The last time my mother was in town, we took her to The Hominy Grill, one of our favorite Charleston restaurants, and a media favorite too– I know Anthony Bourdain and Alton Brown are big fans. We told her she absolutely had to try the chocolate pudding, as it was the best we’d ever had. So thick it’s practically ganache, so rich it’s practically deadly, and so dark it bears almost no relation to the milk chocolate pudding cups most of us carried in our school lunchboxes, it’s one of the best desserts I’ve ever had. It’s also one of Alton Brown’s picks for “Best Thing I Ever Ate,” as our waitress told us when we were there with my mother. Alton knows his stuff. This is pudding so good, Jon got a little embarrassing mmmmm-ing and ahhhh-ing in what was basically a chocolate pudding-gasm at the table, right there with my mother in the middle of the most polite city in America.

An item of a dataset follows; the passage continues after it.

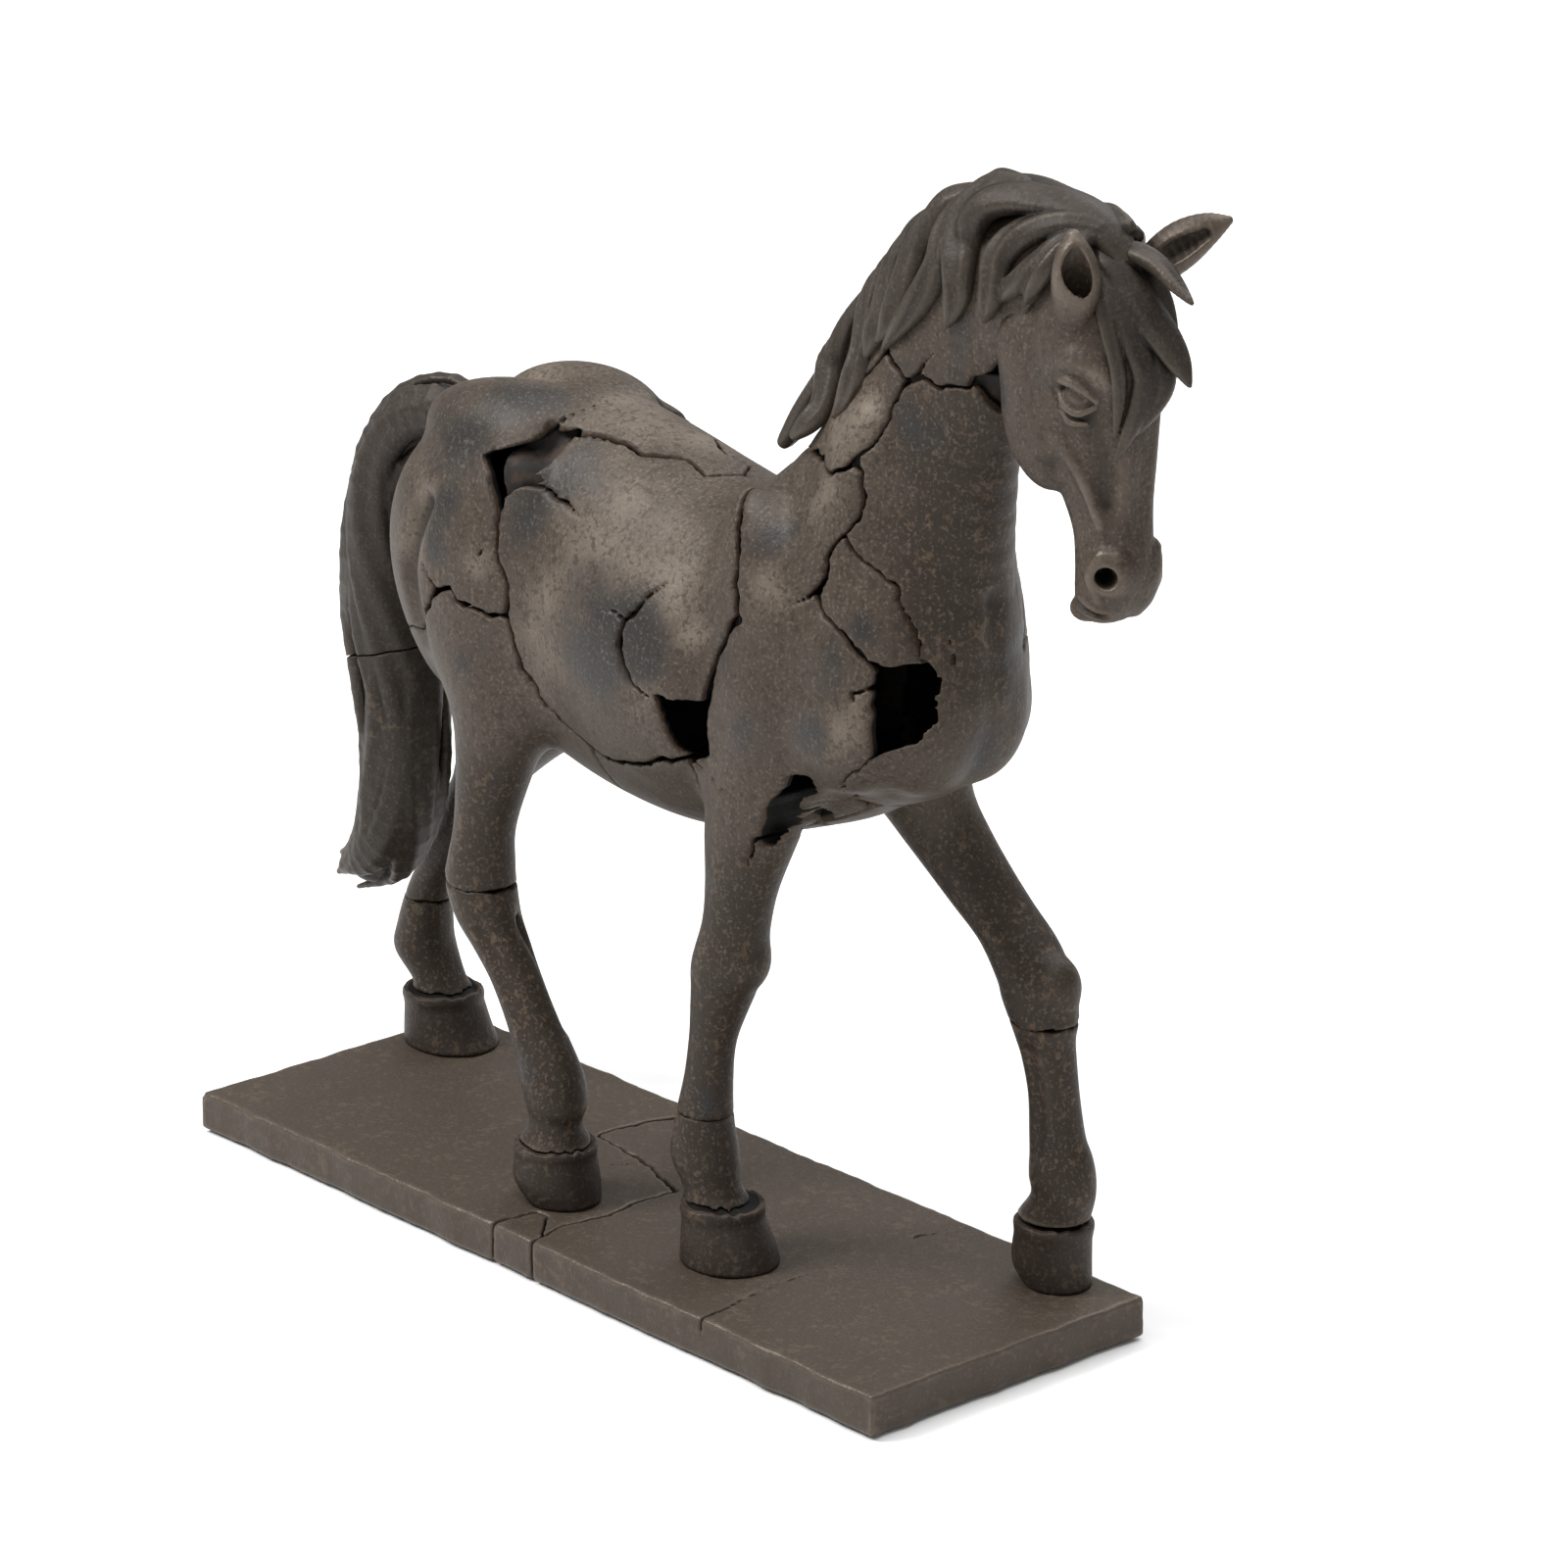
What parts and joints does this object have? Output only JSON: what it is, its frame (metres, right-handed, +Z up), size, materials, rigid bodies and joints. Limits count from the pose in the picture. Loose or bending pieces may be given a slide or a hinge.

Today, I got a hankerin’ for some Hominy Grill chocolate pudding and thought I’d use Google to find something similar. But it turns out it’s not a closely guarded secret, and I found a .pdf of the Hominy Grill chocolate pudding recipe from local food writer Holly Herrick (I just got her Charleston Chef’s Table cookbook and her Southern Farmers Market Cookbook, so check those out!). It came out absolutely delicious, and a chocolate pudding-gasm definitely ensued. Because I couldn’t find the recipe in easily linkable form, I thought I’d reproduce it here. It seems to have been originally published Jan. 5, 2008 in the Charleston Post and Courier.
Hominy Grill Chocolate Pudding
chef Robert Stehling
- 8 ounces dark, Belgian bittersweet chocolate, chopped
- 1/2 cup sugar
- 6 egg yolks
- 4 cups heavy cream
- 1 teaspoon vanilla extract
- 1/2 teaspoon salt
Reserve chocolate in a large bowl. Separately, whisk 1/4 cup sugar into egg yolks. Mix remaining sugar with cream and vanilla in medium saucepan and bring to a boil. Pour a little hot cream into the bowl with the egg yolks and whisk, then pour the remainder of the cream over the chopped chocolate, stirring with a spatula until smooth. Add the egg yolk mixture and salt, and then strain into a pitcher. Refrigerate to cool.
Pour into 2/3 cup ramekins (I have no idea how much my ramekins hold, but it ended up being 8 ramekins full), place ramekins in a shallow pan half filled with water (water bath) and cook at 300 degrees for about an hour. Chill for at least 3 hours before serving (we ate ours after only an hour and it was still delicious), and serve with a fat dollop of fresh whipped cream.